The Best Names in Cincinnati Reds History, an Informal Primer (1960's)

Maybe you remember this somewhat-beloved and somewhat-ignored series from the last hot stove season. As a way for us to keep our baseball minds warmed up and our senses of irony attuned, I'd like to welcome back the series for a second half. I've gotten the imprimatur from our feared leaders to continue this, and I really want you all to get involved. So let me and us know which names you like most, which names are boring, and in which ways I'm trying too hard. We can't get anywhere without criticism.

Old people names are funny. To go back to our old introductions...

I want to celebrate the names, the ridiculous and the sublime, that make baseball what it is. This is largely inspired by a Joe Posnanski post where he said that Wally Moon was the most 1950’s name ever. That sparked me to take on this new project. The rules are that we begin with the decade they started their career in (i.e. Wally Post comes up in the 50's, not the 60's).

Let’s go through each decade of Reds’ history, from 1890s through the 2000’s and select the greatest names. We will have three categories: Best Name, Most Cincinnati Name, and Most 1960’s Name. I will list the names and how they got on the list below, and then choose my winners. Feel free to disagree in the comments.

Cal McLish: Interesting guy who got a cup of coffee at 18 and bounced around a whole lot. He got traded from Cleveland to Cincy for Johnny Temple in the rare trade that blows up in the face of both teams. Both players went from top of their position to sub-replacement level once traveling I-70. Was I-70 around in 1960? Anyways, Cal McLish isn't a bad name. Calvin Coolidge Julius Caesar Tuskahoma a hell of a name for the man from Anadarko, OK.

Don Blasingame: Just the perfect name for a 1960's middle-infielder with a career .258 average, no?

Joey Jay: I think any pitcher with two first names has tremendous potential. JJ was traded from the Braves (Milwaukee) to Cincy, and then after his usefulness, was traded back to Braves (Atlanta).

Cookie Rojas: He actually only had 97 PAs for the Reds. Nontheless, we'll claim him.

Johnny Klippstein: He's from DC and just stuck around forever as a middle reliever. He has the name and the looks of just about everybody I went to high school with.

Pete Rose: Much like Curt Flood, it's hard to separate the name from what the name represents. Nontheless, no other name would've smelled as sweet.
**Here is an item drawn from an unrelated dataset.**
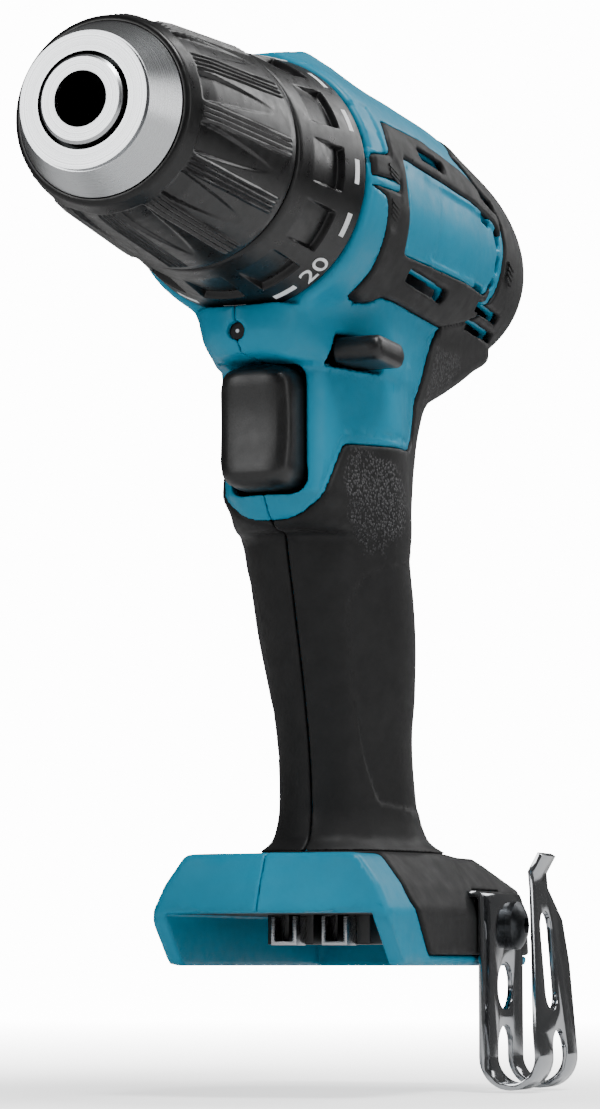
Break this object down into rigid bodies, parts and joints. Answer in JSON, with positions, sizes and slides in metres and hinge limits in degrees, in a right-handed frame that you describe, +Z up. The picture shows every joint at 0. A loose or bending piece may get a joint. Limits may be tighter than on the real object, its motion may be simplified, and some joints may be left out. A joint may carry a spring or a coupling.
{
  "type": "cordless drill",
  "caption": "Compact pistol-grip cordless drill driver with keyless chuck, torque ring, trigger, direction and speed levers, open battery foot and side belt hook.",
  "frame": {"origin": "centre of the chuck's mouth, on the spindle axis", "axes": "+X forward out of the chuck along the spindle, +Y to the drill's left, +Z up, away from the grip"},
  "size_m": [0.1896, 0.0657, 0.2037],
  "materials": {
    "teal_shell": "moulded plastic, light satin",
    "grip_rubber": "soft overmould, fine texture",
    "black_plastic": "moulded plastic, satin",
    "inner_plastic": "moulded plastic, matt",
    "bright_steel": "turned steel, satin",
    "tool_steel": "hardened steel, matt",
    "fastener_steel": "black zinc steel",
    "hook_chrome": "polished plating",
    "die_cast": "as cast",
    "brass": "turned",
    "magnet": "sintered",
    "lamination": "stacked sheet with copper windings",
    "carbon_brass": "carbon blocks in brass holders",
    "lens": "clear",
    "circuit_board": "coated board",
    "lead_insulation": "soft insulation, one red and one black"
  },
  "bodies": {
    "tool": {"housing_left": "teal_shell", "housing_right": "teal_shell", "grip_left": "grip_rubber", "grip_right": "grip_rubber", "housing_screws": "fastener_steel", "led_lens": "lens", "led_board": "circuit_board", "trigger_spring": "bright_steel", "switch_body": "inner_plastic", "ring_retainer": "tool_steel", "retainer_screws": "fastener_steel", "click_spring": "bright_steel", "clutch_spring": "bright_steel", "clutch_washer": "bright_steel", "clutch_pins": "bright_steel", "gear_case": "die_cast", "gear_case_cover": "die_cast", "gear_case_screws": "fastener_steel", "clutch_ring_gear": "tool_steel", "spindle_bearing": "bright_steel", "spindle_bush": "brass", "motor_can": "tool_steel", "motor_magnets": "magnet", "motor_end_cap": "inner_plastic", "motor_brushes": "carbon_brass", "motor_bearings": "bright_steel", "motor_leads": "lead_insulation", "battery_leads": "lead_insulation", "terminal_block": "black_plastic", "terminal_blades": "bright_steel", "belt_hook": "hook_chrome", "hook_fixings": "fastener_steel"},
    "spindle": {"spindle": "bright_steel", "output_carrier": "tool_steel", "chuck_body": "bright_steel", "chuck_collar": "bright_steel", "chuck_screw": "fastener_steel"},
    "sleeve": {"chuck_sleeve": "black_plastic", "chuck_nut": "tool_steel"},
    "jaw_1": {"chuck_jaw_1": "tool_steel"},
    "jaw_2": {"chuck_jaw_2": "tool_steel"},
    "jaw_3": {"chuck_jaw_3": "tool_steel"},
    "output_planet_1": {"output_planet_1": "tool_steel"},
    "output_planet_2": {"output_planet_2": "tool_steel"},
    "output_planet_3": {"output_planet_3": "tool_steel"},
    "input_carrier": {"input_carrier": "tool_steel"},
    "input_planet_1": {"input_planet_1": "tool_steel"},
    "input_planet_2": {"input_planet_2": "tool_steel"},
    "input_planet_3": {"input_planet_3": "tool_steel"},
    "rotor": {"motor_shaft": "bright_steel", "armature": "lamination", "motor_pinion": "brass"},
    "torque_ring": {"torque_ring": "black_plastic"},
    "adjusting_nut": {"adjusting_nut": "inner_plastic"},
    "speed_lever": {"speed_lever": "black_plastic", "shift_wire": "bright_steel", "sliding_ring_gear": "tool_steel"},
    "trigger": {"trigger": "black_plastic", "switch_plunger": "inner_plastic"},
    "direction_lever": {"direction_lever": "black_plastic"}
  },
  "joints": [
    {"name": "spindle_spin", "type": "hinge", "parent": "tool", "child": "spindle", "pos_m": [-0.06, 0, 0], "axis": [1, 0, 0], "continuous": true},
    {"name": "sleeve_turn", "type": "hinge", "parent": "spindle", "child": "sleeve", "pos_m": [-0.03, 0, 0], "axis": [1, 0, 0], "range_deg": [0, 2541]},
    {"name": "jaw_1_slide", "type": "slide", "parent": "spindle", "child": "jaw_1", "axis": [0.9659, 0, -0.2588], "range_m": [0, 0.01835]},
    {"name": "jaw_2_slide", "type": "slide", "parent": "spindle", "child": "jaw_2", "axis": [0.9659, 0.2241, 0.1294], "range_m": [0, 0.01835]},
    {"name": "jaw_3_slide", "type": "slide", "parent": "spindle", "child": "jaw_3", "axis": [0.9659, -0.2241, 0.1294], "range_m": [0, 0.01835]},
    {"name": "output_planet_1_spin", "type": "hinge", "parent": "spindle", "child": "output_planet_1", "pos_m": [-0.083, 0, -0.0108], "axis": [1, 0, 0], "continuous": true},
    {"name": "output_planet_2_spin", "type": "hinge", "parent": "spindle", "child": "output_planet_2", "pos_m": [-0.083, 0.00935, 0.0054], "axis": [1, 0, 0], "continuous": true},
    {"name": "output_planet_3_spin", "type": "hinge", "parent": "spindle", "child": "output_planet_3", "pos_m": [-0.083, -0.00935, 0.0054], "axis": [1, 0, 0], "continuous": true},
    {"name": "input_carrier_spin", "type": "hinge", "parent": "tool", "child": "input_carrier", "pos_m": [-0.088, 0, 0], "axis": [1, 0, 0], "continuous": true},
    {"name": "input_planet_1_spin", "type": "hinge", "parent": "input_carrier", "child": "input_planet_1", "pos_m": [-0.093, 0, -0.0108], "axis": [1, 0, 0], "continuous": true},
    {"name": "input_planet_2_spin", "type": "hinge", "parent": "input_carrier", "child": "input_planet_2", "pos_m": [-0.093, 0.00935, 0.0054], "axis": [1, 0, 0], "continuous": true},
    {"name": "input_planet_3_spin", "type": "hinge", "parent": "input_carrier", "child": "input_planet_3", "pos_m": [-0.093, -0.00935, 0.0054], "axis": [1, 0, 0], "continuous": true},
    {"name": "rotor_spin", "type": "hinge", "parent": "tool", "child": "rotor", "pos_m": [-0.13, 0, 0], "axis": [1, 0, 0], "continuous": true},
    {"name": "torque_ring_turn", "type": "hinge", "parent": "tool", "child": "torque_ring", "pos_m": [-0.06, 0, 0], "axis": [1, 0, 0], "range_deg": [-98, 147]},
    {"name": "adjusting_nut_slide", "type": "slide", "parent": "torque_ring", "child": "adjusting_nut", "axis": [1, 0, 0], "range_m": [-0.0034, 0.0023], "deforming": ["clutch_spring"]},
    {"name": "speed_lever_slide", "type": "slide", "parent": "tool", "child": "speed_lever", "axis": [-1, 0, 0], "range_m": [0, 0.0063]},
    {"name": "trigger_pull", "type": "slide", "parent": "tool", "child": "trigger", "axis": [-1, 0, 0], "range_m": [0, 0.006], "stiffness_N_per_m": 800, "springref_m": -0.004, "deforming": ["trigger_spring"]},
    {"name": "direction_lever_slide", "type": "slide", "parent": "tool", "child": "direction_lever", "axis": [0, 1, 0], "range_m": [-0.008, 0]}
  ],
  "couplings": [
    {"joint": "jaw_1_slide", "follows": "sleeve_turn", "m_per_rad": 0.0004138},
    {"joint": "jaw_2_slide", "follows": "sleeve_turn", "m_per_rad": 0.0004138},
    {"joint": "jaw_3_slide", "follows": "sleeve_turn", "m_per_rad": 0.0004138},
    {"joint": "output_planet_1_spin", "follows": "spindle_spin", "ratio": -2.5},
    {"joint": "output_planet_2_spin", "follows": "spindle_spin", "ratio": -2.5},
    {"joint": "output_planet_3_spin", "follows": "spindle_spin", "ratio": -2.5},
    {"joint": "input_carrier_spin", "follows": "spindle_spin", "ratio": 6},
    {"joint": "input_planet_1_spin", "follows": "spindle_spin", "ratio": -15},
    {"joint": "input_planet_2_spin", "follows": "spindle_spin", "ratio": -15},
    {"joint": "input_planet_3_spin", "follows": "spindle_spin", "ratio": -15},
    {"joint": "rotor_spin", "follows": "spindle_spin", "ratio": 36},
    {"joint": "adjusting_nut_slide", "follows": "torque_ring_turn", "m_per_rad": -0.0012732}
  ]
}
If I ever make baseball slashfic, my main character would be Dick Hydrangea.

Dom Zanni: He hopes that your first child, will be a masculine child.

Jimmie Coker: Almost idyllic in its blandness, he has the name of everybody your father went to high school with.

Johnny Temple: I like to think of him as the Jewish version of Bubba Church.

Billy McCool: /combs back hair. /snaps fingers. /puts on shades.

Art Shamsky: You're picturing someone who looks like this, aren't you? In "additional interesting information", he's from University City, MO, which is where I'm writing this from. And his wife sued him for "having adulterous sex with both a man and a woman without her consent" which, well, is certainly something.

Jim Duffalo: No word on, when people would hit homers off of him, Nuxy would be all, "That guy was all over Duffalo."

Chico Ruiz: Is it your favorite stolen base? It's my favorite stolen base. He was just as mediocre as his name would suggest; it's not good if BBRef lists your position as "pinch-hitter".

Clay Carroll: I always thought that it was a great middle reliever name, like our current-day Jonny Venters or something. And "Hawk" is always a great nickname for whoever it is bestowed on...even if it's just because Clay had a beak.

Bernie Carbo: I always picture the beater-wearing dude in Aqua Teen Hunger Force when I hear his name. He wasn't bad, sure, but he's the sort of dude you accidentally draft the round before Johnny Bench.

Mike De La Hoz: Michael of the Ho's only got one plate appearance as a Red, where he struck out. It's hard to strike out with a ho.

Clyde Mashore: Mashore? When we bought it to raise our kids in, it was Owashore!

Wayne Granger: I just always thought he should be smoking a cigarillo or something.



And, for this decade:

Most Cincinnati Name: This is a really week decade, admittedly. I'll give it to Joey Jay, for being the nominal progenitor of two of our contemporary batsmen.


Most 1950's name: It's tough to get more "not as hip as we like to think we are" then Don freakin' Blasingame.


Best name of the decade: Billy McCool. Heyyyyy.